The system is accessible function passing by a sort ordering that equates all sorts.

We start by computing the following initial DP problem:

  P1. (1)  minus#(s(Y), s(U)) => minus#(Y, U)
      (2)  double#(s(V)) => double#(V)
      (3)  plus#(s(P), X1) => plus#(P, X1)
      (4)  plus#(s(Y1), U1) => plus#(Y1, s(U1))
      (5)  plus#(s(V1), W1) => minus#(V1, W1)
      (6)  plus#(s(V1), W1) => double#(W1)
      (7)  plus#(s(V1), W1) => plus#(minus(V1, W1), double(W1))
      (8)  map#(F2, cons(Y2, U2)) => map#(F2, U2)
      (9)  filter#(I2, cons(P2, X3)) => filter2#(I2(P2), I2, P2, X3)
      (10) filter2#(true, Z3, U3, V3) => filter#(Z3, V3)
      (11) filter2#(false, I3, P3, X4) => filter#(I3, X4)

***** We apply the Graph Processor on P1.

Considering the 5 SCCs, this DP problem is split into the following new problems.

  P2. (1) minus#(s(Y), s(U)) => minus#(Y, U)

  P3. (1) double#(s(V)) => double#(V)

  P4. (1) plus#(s(P), X1) => plus#(P, X1)
      (2) plus#(s(Y1), U1) => plus#(Y1, s(U1))
      (3) plus#(s(V1), W1) => plus#(minus(V1, W1), double(W1))

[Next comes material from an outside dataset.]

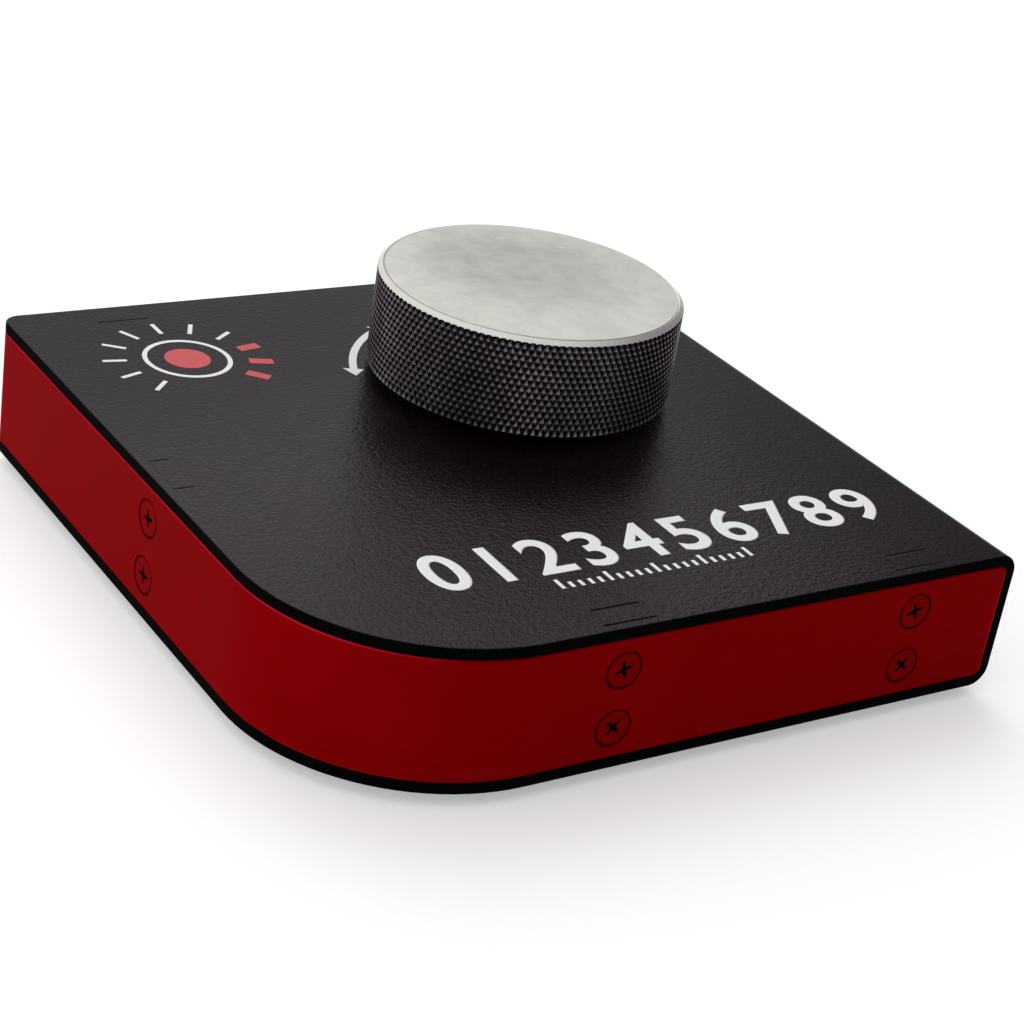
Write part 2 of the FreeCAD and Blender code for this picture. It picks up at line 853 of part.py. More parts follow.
def main_board():
    """The board with its four fixing holes."""
    half = board_width / 2
    board = box(board_x - half, board_x + half, board_front, board_back, board_under, board_over)
    for x, y in board_holes().values():
        board = board.cut(rod(x, y, board_under - overrun, board_over + overrun, board_hole_radius))
    return board


def standoff(x, y):
    """One standoff: a threaded pillar on a spigot that fills its hole in the bottom plate."""
    pillar = rod(x, y, z_floor, board_under, standoff_radius)
    spigot = rod(x, y, z_under, z_floor, standoff_spigot_radius)
    threaded = rod(x, y, z_under - overrun, board_under + overrun, pan_screw_radius + thread_clearance)
    return pillar.fuse(spigot).cut(threaded).removeSplitter()


def board_screws():
    """The pan head screws that hold the main board."""
    screws = []
    for x, y in board_holes().values():
        head_top = board_over + pan_screw_head_height
        head = rod(x, y, board_over, head_top, pan_screw_head_radius)
        rim = [edge for edge in head.Edges if abs(edge.BoundBox.ZMin - head_top) < same_level]
        head = head.makeFillet(pan_screw_head_height / 2, rim)
        shank = rod(x, y, board_over - pan_screw_length, board_over, pan_screw_radius)
        reach = pan_screw_head_radius + overrun
        slot = box(x - reach, x + reach, y - pan_slot_width / 2, y + pan_slot_width / 2,
                   head_top - pan_slot_depth, head_top + overrun)
        screws.append(head.fuse(shank).cut(slot).removeSplitter())
    return Part.makeCompound(screws)


def controller_chip(x, y):
    """The flat chip with gull-wing leads on its four sides, all one group of solids."""
    half = chip_size / 2
    low = board_over + chip_standing
    body = box(x - half, x + half, y - half, y + half, low, low + chip_height)
    solids = [body]
    lead_middle = low + chip_height / 2
    for side in range(4):
        for k in range(chip_leads_a_side):
            along = (k - (chip_leads_a_side - 1) / 2) * lead_pitch
            west = along - lead_width / 2
            east = along + lead_width / 2
            outline = Part.makePolygon([
                V(west, half, lead_middle),
                V(west, half + lead_shoulder, lead_middle),
                V(west, half + lead_shoulder, board_over + lead_thickness),
                V(west, half + lead_reach, board_over + lead_thickness),
                V(west, half + lead_reach, board_over),
                V(west, half + lead_shoulder - lead_thickness, board_over),
                V(west, half + lead_shoulder - lead_thickness, lead_middle - lead_thickness),
                V(west, half, lead_middle - lead_thickness),
                V(west, half, lead_middle),
            ])
            lead = Part.Face(outline).extrude(V(east - west, 0, 0))
            lead.rotate(V(0, 0, 0), V(0, 0, 1), 90 * side)
            lead.translate(V(x, y, 0))
            solids.append(lead)
    return Part.makeCompound(solids)


def rounded_block(x, y, length, width, height, edge):
    """A block on the main board with its upper corners rounded."""
    block = box(x - length / 2, x + length / 2, y - width / 2, y + width / 2, board_over, board_over + height)
    upright = [e for e in block.Edges if e.BoundBox.ZLength > height / 2]
    return block.makeFillet(edge, upright)


def capacitors(x, y):
    """A row of block capacitors."""
    blocks = []
    for k in range(capacitor_count):
        along = y + (k - (capacitor_count - 1) / 2) * capacitor_pitch
        block = rounded_block(x, along, capacitor_length, capacitor_width, capacitor_height, block_corner)
        blocks.append(block)
    return Part.makeCompound(blocks)


def usb_shell_part():
    """The metal shell of the cable socket, closed at its rear."""
    rear = usb_mouth - usb_length
    shell = rounded_slot(usb_width, usb_height, usb_corner, rear, usb_mouth, board_x, usb_z)
    inside = rounded_slot(usb_width - 2 * usb_shell, usb_height - 2 * usb_shell, usb_corner - usb_shell,
                          rear + usb_back_wall, usb_mouth + overrun, board_x, usb_z)
    return shell.cut(inside)


def usb_tongue():
    """The contact tongue inside the shell."""
    rear = usb_mouth - usb_length + usb_back_wall
    return box(board_x - usb_tongue_width / 2, board_x + usb_tongue_width / 2, rear, rear + usb_tongue_length,
               usb_z - usb_tongue_height / 2, usb_z + usb_tongue_height / 2)


def side_screws():
    """All the band's screws, two to a post."""
    screws = []
    turns = iter(recess_turns)
    for side, along in posts.values():
        for level in screw_levels:
            screws.append(on_side(facing_out(side_screw(next(turns)), level), side, along))
    return Part.makeCompound(screws)


parts = {
    "case_wrap": case_wrap(),
    "side_band": side_band(),
    "side_screws": side_screws(),
    "knob": knob(),
    "knob_grub_screw": grub_screw(),
    "encoder_shaft": encoder_shaft(),
    "encoder_bushing": encoder_bushing(),
    "encoder_washer": encoder_washer(),
    "encoder_nut": encoder_nut(),
    "encoder_can": encoder_can(),
    "encoder_board": encoder_board(),
    "encoder_board_screws": encoder_board_screws(),
    "thrust_washer": thrust_washer(),
    "shaft_clip": shaft_clip(),
    "code_wheel_hub": code_wheel_hub(),
    "code_wheel": code_wheel(),
    "encoder_sensor": encoder_sensor(),
    "encoder_cable_socket": moved_to(cable_socket(encoder_board_bottom, False), knob_x, encoder_socket_back),
    "encoder_cable_plug": moved_to(cable_plug(encoder_board_bottom, False), knob_x, encoder_socket_back),
    "board_cable_socket": moved_to(cable_socket(board_over, True), board_x, board_socket_back),
    "board_cable_plug": moved_to(cable_plug(board_over, True), board_x, board_socket_back),
    "inner_cable": inner_cable(),
    "main_board": main_board(),
    "board_screws": board_screws(),
    "controller_chip": controller_chip(chip_x, board_front + chip_behind_front),
    "crystal": rounded_block(crystal_x, board_front + crystal_behind_front,
                             crystal_length, crystal_width, crystal_height, crystal_corner),
    "voltage_regulator": rounded_block(regulator_x, board_front + regulator_behind_front,
                                       regulator_length, regulator_width, regulator_height, block_corner),
    "capacitors": capacitors(capacitor_x, board_front + capacitor_behind_front),
    "usb_shell": usb_shell_part(),
    "usb_tongue": usb_tongue(),
}
for name, (side, along) in posts.items():
    parts[name] = on_side(post(), side, along)
for name, (x, y) in board_holes().items():
    parts["standoff_" + name] = standoff(x, y)
far_x = half_width - foot_inset
far_y = half_depth - foot_inset
parts["foot_front_left"] = foot(-half_width + front_left_foot_inset, -half_depth + front_left_foot_inset)
parts["foot_front_right"] = foot(far_x, -far_y)
parts["foot_back_left"] = foot(-far_x, far_y)
parts["foot_back_right"] = foot(far_x, far_y)

os.makedirs("parts", exist_ok=True)
for name, shape in parts.items():
    solids = shape.Solids
    whole = solids[0] if len(solids) == 1 else Part.makeCompound(solids)
    whole.exportStep("parts/" + name + ".step")
    print(name, len(solids), "solids", round(whole.Volume, 1), "valid" if whole.isValid() else "INVALID")
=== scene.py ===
import json
import math

import bmesh
import bpy
import numpy as np
from mathutils import Euler, Matrix, Vector


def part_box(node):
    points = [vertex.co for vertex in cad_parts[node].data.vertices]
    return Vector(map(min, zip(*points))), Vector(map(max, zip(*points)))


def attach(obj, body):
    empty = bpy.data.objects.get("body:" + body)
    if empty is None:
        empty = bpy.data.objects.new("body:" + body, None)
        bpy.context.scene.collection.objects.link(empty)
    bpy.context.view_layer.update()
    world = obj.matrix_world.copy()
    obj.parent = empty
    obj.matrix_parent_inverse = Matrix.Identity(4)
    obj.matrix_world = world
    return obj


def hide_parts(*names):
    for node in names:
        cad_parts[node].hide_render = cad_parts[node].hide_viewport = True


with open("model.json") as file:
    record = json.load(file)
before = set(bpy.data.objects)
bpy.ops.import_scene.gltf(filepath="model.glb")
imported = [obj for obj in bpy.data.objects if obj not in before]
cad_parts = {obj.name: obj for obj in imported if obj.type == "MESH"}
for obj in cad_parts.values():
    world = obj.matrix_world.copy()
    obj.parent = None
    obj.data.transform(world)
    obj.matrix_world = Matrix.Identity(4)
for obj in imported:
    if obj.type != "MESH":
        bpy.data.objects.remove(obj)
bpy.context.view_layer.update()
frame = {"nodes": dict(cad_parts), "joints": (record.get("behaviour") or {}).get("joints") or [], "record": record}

# Looks of a desk controller: one big knurled knob on a thin black case with a red side band.
# Everything is in metres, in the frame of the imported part: +X right, +Y back, +Z up.
MM = 0.001

# Camera of the photograph
CAMERA_PLACE = (-0.20006, -0.27996, 0.18356)
CAMERA_TURN_DEGREES = (63.166, -8.467, -32.102)
CAMERA_LENS_MM = 82.86
CAMERA_NEAR = 0.01
CAMERA_FAR = 50.0
SENSOR_MM = 36.0

# Knob, as in the part's source
KNOB_AXIS = frame["joints"][0]["pos_m"]
KNOB_X = KNOB_AXIS[0]
KNOB_Y = KNOB_AXIS[1]
KNOB_RADIUS = 25.7 * MM
CHAMFER_HEIGHT = 0.80 * MM
CHAMFER_WIDTH = 0.90 * MM
LOWER_CHAMFER = 0.50 * MM
KNOB_WALL = 5.5 * MM
KNOB_TOP_THICKNESS = 5.0 * MM
HUB_RADIUS = 9.0 * MM
HUB_BORE_RADIUS = 3.02 * MM
HUB_BORE_INTO_TOP = 1.0 * MM
HUB_ABOVE_KNOB_BOTTOM = 4.3 * MM
GRUB_DIRECTION = math.radians(52.0)
GRUB_ABOVE_HUB = 3.3 * MM
GRUB_BORE_RADIUS = 1.95 * MM
GRUB_ACCESS_RADIUS = 2.3 * MM
DRILL_OVERRUN = 1.0 * MM
DRILL_SIDES = 48
INNER_BREAK = 0.2 * MM
HOLLOW_FILLET = 0.5 * MM
TOP_RINGS = (2.0 * MM, 8.0 * MM, 16.0 * MM)
KNOB_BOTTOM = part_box("knob")[0].z
KNOB_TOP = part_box("knob")[1].z

# Knurl: two crossing families of grooves, with small flats on the peaks between them, that
# bite a little into the chamfer above. The paler peaks, part wear and part painted highlight,
# end within the skin.
KNURL_ROUND = 136
KNURL_HALF_ROWS = 15
KNURL_STEPS = 3
KNURL_DEPTH = 0.33 * MM
KNURL_FLAT_SHARE = 0.15
KNURL_TOP_NOTCH_SHARE = 0.12
KNURL_BITE = 0.12 * MM
KNURL_SKIN_OUTER = 0.4 * MM
KNURL_SKIN_INNER = 0.6 * MM
KNURL_TOP = KNOB_TOP - CHAMFER_HEIGHT
KNURL_BOTTOM = KNOB_BOTTOM + LOWER_CHAMFER

# Fine groove between the bare top and its chamfer
EDGE_GROOVE_WIDTH = 0.24 * MM
EDGE_GROOVE_DEPTH = 0.17 * MM
EDGE_GROOVE_LEAN = 0.02 * MM
EDGE_BREAK_WIDTH = 0.06 * MM
EDGE_BREAK_DROP = 0.05 * MM

# Top plate
PLATE_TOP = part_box("case_wrap")[1].z
HALF_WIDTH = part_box("case_wrap")[1].x
HALF_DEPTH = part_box("case_wrap")[1].y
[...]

  P5. (1) map#(F2, cons(Y2, U2)) => map#(F2, U2)

  P6. (1) filter#(I2, cons(P2, X3)) => filter2#(I2(P2), I2, P2, X3)
      (2) filter2#(true, Z3, U3, V3) => filter#(Z3, V3)
      (3) filter2#(false, I3, P3, X4) => filter#(I3, X4)

***** We apply the Subterm Criterion Processor on P2.

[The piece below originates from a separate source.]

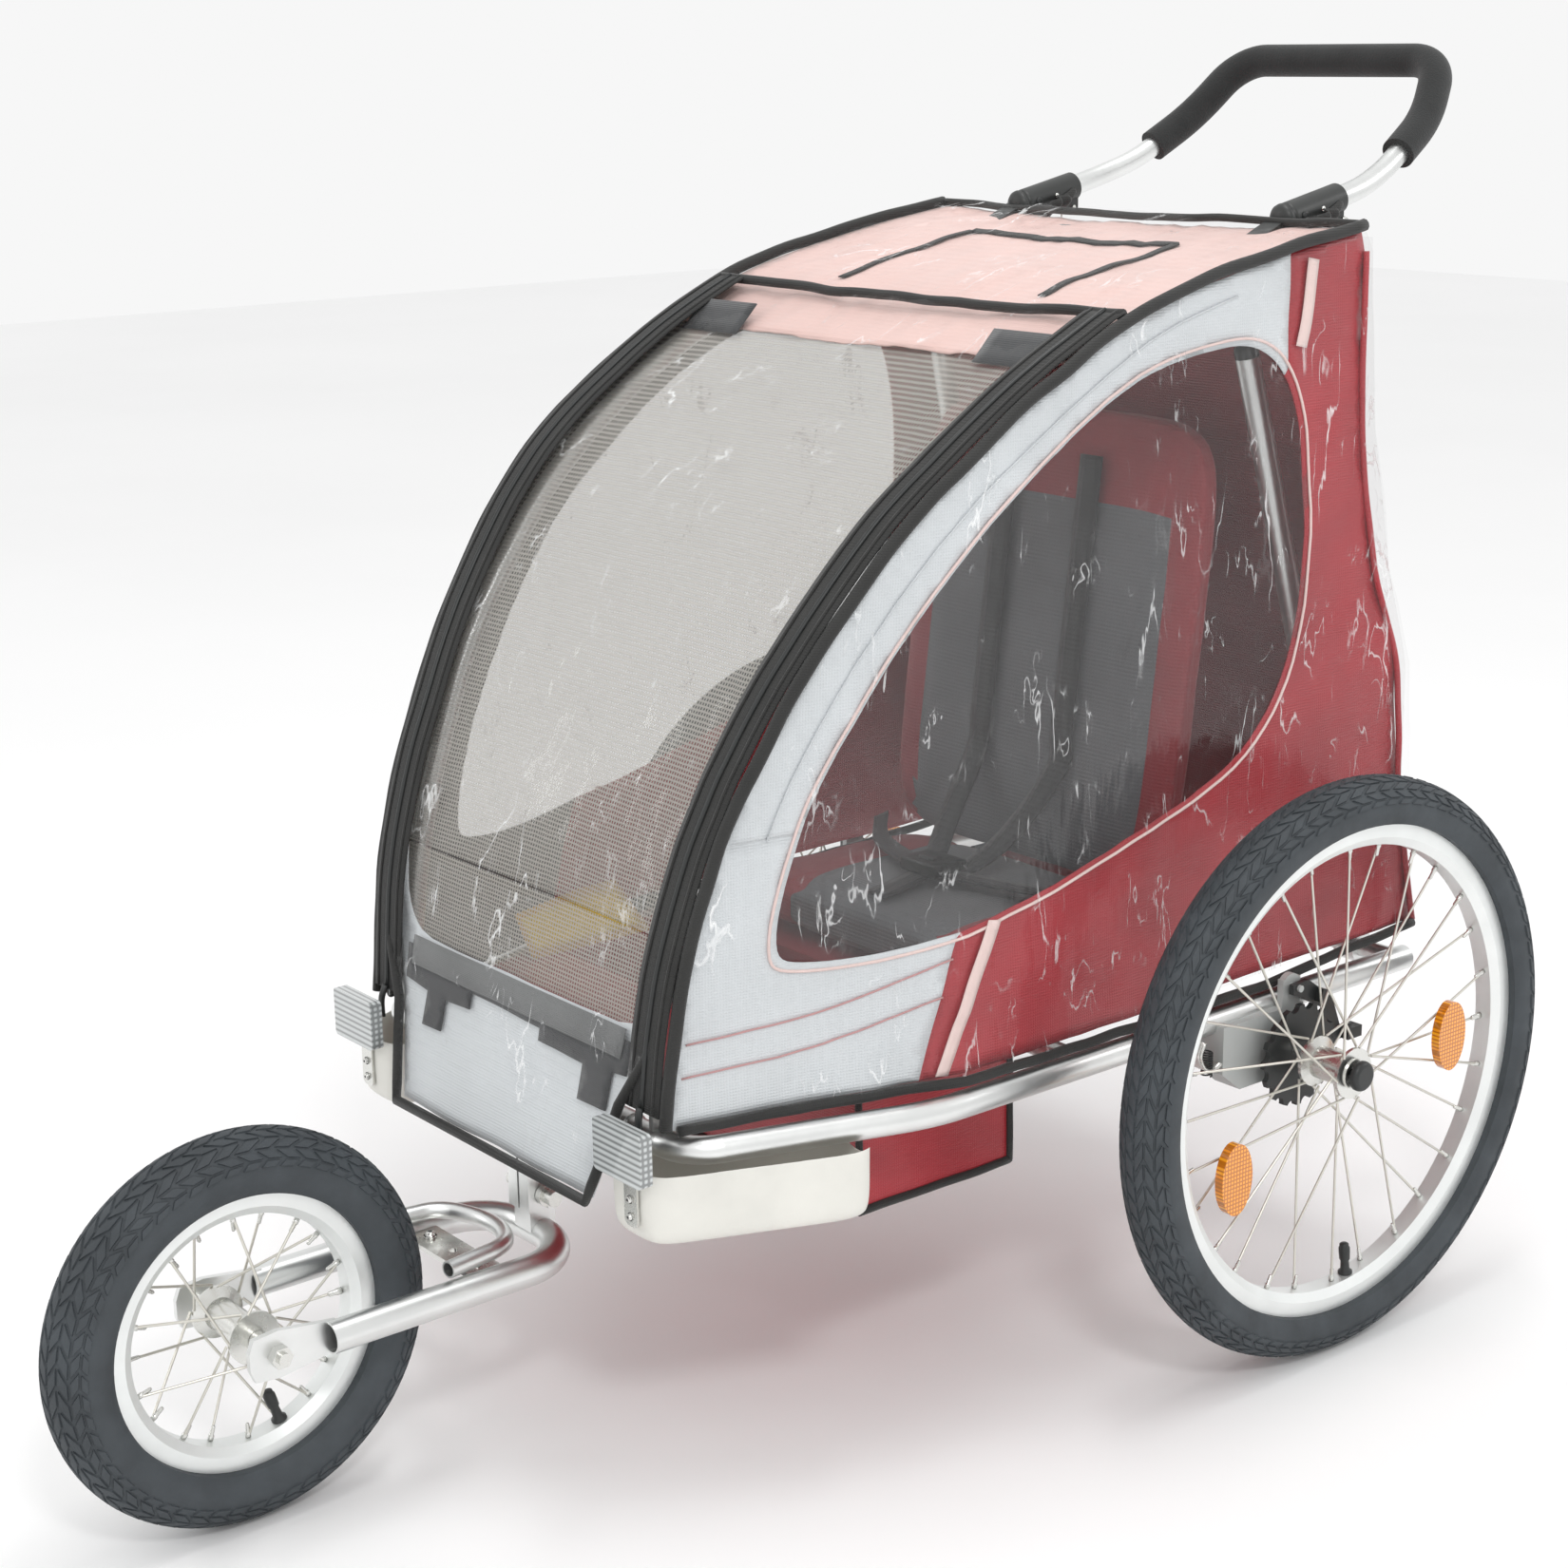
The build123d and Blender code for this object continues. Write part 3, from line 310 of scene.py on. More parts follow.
def flat_pattern(outline, step, holes=(), seams=(), keep=None):
    """Triangulates a flat piece of cloth. Returns its points, its triangles and its area."""
    loops = [resample(loop, step, True) for loop in (outline, *holes)]
    points, edges = [], []
    for loop in loops:
        start = len(points)
        points += loop
        edges += [(start + i, start + (i + 1) % len(loop)) for i in range(len(loop))]
    for seam in seams:
        line = resample(seam, step, False)
        start = len(points)
        points += line
        edges += [(start + i, start + i + 1) for i in range(len(line) - 1)]
    border = np.array([tuple(p) for p in points])
    arrays = [np.array([tuple(p) for p in loop]) for loop in loops]
    low, high = arrays[0].min(0), arrays[0].max(0)
    xs, ys = np.meshgrid(np.arange(low[0], high[0], step), np.arange(low[1], high[1], step * 0.87))
    xs[1::2] += step / 2
    grid = np.stack([xs.ravel(), ys.ravel()], 1)
    grid = grid[in_cloth(grid, arrays)]
    near = np.array([np.min(np.sum((border - g) ** 2, axis=1)) for g in grid])
    grid = grid[near > (0.55 * step) ** 2]
    points += [Vector(g) for g in grid]
    verts, _, faces, _, _, _ = geometry.delaunay_2d_cdt(points, edges, [], 0, 1e-7)
    flat = np.array([tuple(v) for v in verts])
    tris = np.array([f for f in faces if len(f) == 3])
    centres = flat[tris].mean(axis=1)
    ok = in_cloth(centres, arrays)
    if keep is not None:
        ok &= np.array([keep(a, b) for a, b in centres])
    tris = tris[ok]
    a, b, c = flat[tris[:, 0]], flat[tris[:, 1]], flat[tris[:, 2]]
    area = float(np.abs(np.cross(b - a, c - a)).sum() / 2)
    used = np.unique(tris)
    renumber = {int(old): new for new, old in enumerate(used)}
    return flat[used], [[renumber[int(i)] for i in tri] for tri in tris], area


def smallest_rectangle(flat):
    """The sides of the smallest rectangle that a cut fits in."""
    best = None
    for angle in np.radians(np.arange(0, 90, 3)):
        turned_points = flat @ np.array([[cos(angle), -sin(angle)], [sin(angle), cos(angle)]])
        size = turned_points.max(0) - turned_points.min(0)
        if best is None or size[0] * size[1] < best[0] * best[1]:
            best = size
    return float(best[0]), float(best[1])


def cloth_piece(name, pattern, place, material, thickness=CLOTH, flip=False, lining=None):
    """Lifts a flat pattern into place and gives it its thickness, with a second material on its inner face if
    one is given.
    """
    flat, tris, area = pattern
    if flip:
        tris = [tri[::-1] for tri in tris]
    obj = new_object(name, [place(a, b) for a, b in flat], tris, [material] + ([lining] if lining else []))
    if thickness:
        thicken(obj, thickness)
        obj.modifiers[0].material_offset = 1 if lining else 0
        finish_modifiers(obj)
    obj["flat_width"], obj["flat_length"] = smallest_rectangle(flat)
    obj["flat_area"] = area
    return obj


def declare(obj):
    """Returns the piece unchanged."""
    return obj


def frames(path, closed=False):
    """Tangent, and two directions across it that don't twist, at each point of a path."""
    n = len(path)
    tangents = []
    for i in range(n):
        a = path[(i - 1) % n] if closed or i else path[i]
        b = path[(i + 1) % n] if closed or i < n - 1 else path[i]
        tangents.append((b - a).normalized())
    side = tangents[0].orthogonal().normalized()
    out = []
    for t in tangents:
        side = (side - t * side.dot(t)).normalized()
        out.append((t, side, t.cross(side)))
    return out


def tube(name, path, radius, material, sides=10, closed=False):
    """A round bead along a path, with closed ends."""
    path = [Vector(p) for p in path]
    verts = []
    for p, (_, a, b) in zip(path, frames(path, closed)):
        for k in range(sides):
            angle = 2 * pi * k / sides
            verts.append(p + a * radius * cos(angle) + b * radius * sin(angle))
    faces = grid_faces(len(path), sides, round_rows=closed, round_columns=True)
    if not closed:
        faces += end_caps(len(path), sides)
    return new_object(name, verts, faces, [material])


def ribbon(name, path, across, width, material, thickness=0.0012):
    """A flat strap or tape along a path. across is the direction of its width, or one for each point."""
    if isinstance(across, tuple):
        across = [across] * len(path)
    verts = []
    for p, direction in zip(path, across):
        for k in (-1.0, -0.33, 0.33, 1.0):
            verts.append(Vector(p) + Vector(direction).normalized() * width / 2 * k)
    obj = new_object(name, verts, grid_faces(len(path), 4), [material])
    thicken(obj, thickness, 0.0)
    return finish_modifiers(obj)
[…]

We use the following projection function:

  nu(minus#) = 1

We thus have:

  (1) s(Y) |>| Y

All DPs are strictly oriented, and may be removed.  Hence, this DP problem is finite.

***** We apply the Subterm Criterion Processor on P3.

We use the following projection function:

  nu(double#) = 1

We thus have:

  (1) s(V) |>| V

All DPs are strictly oriented, and may be removed.  Hence, this DP problem is finite.

***** No progress could be made on DP problem P4.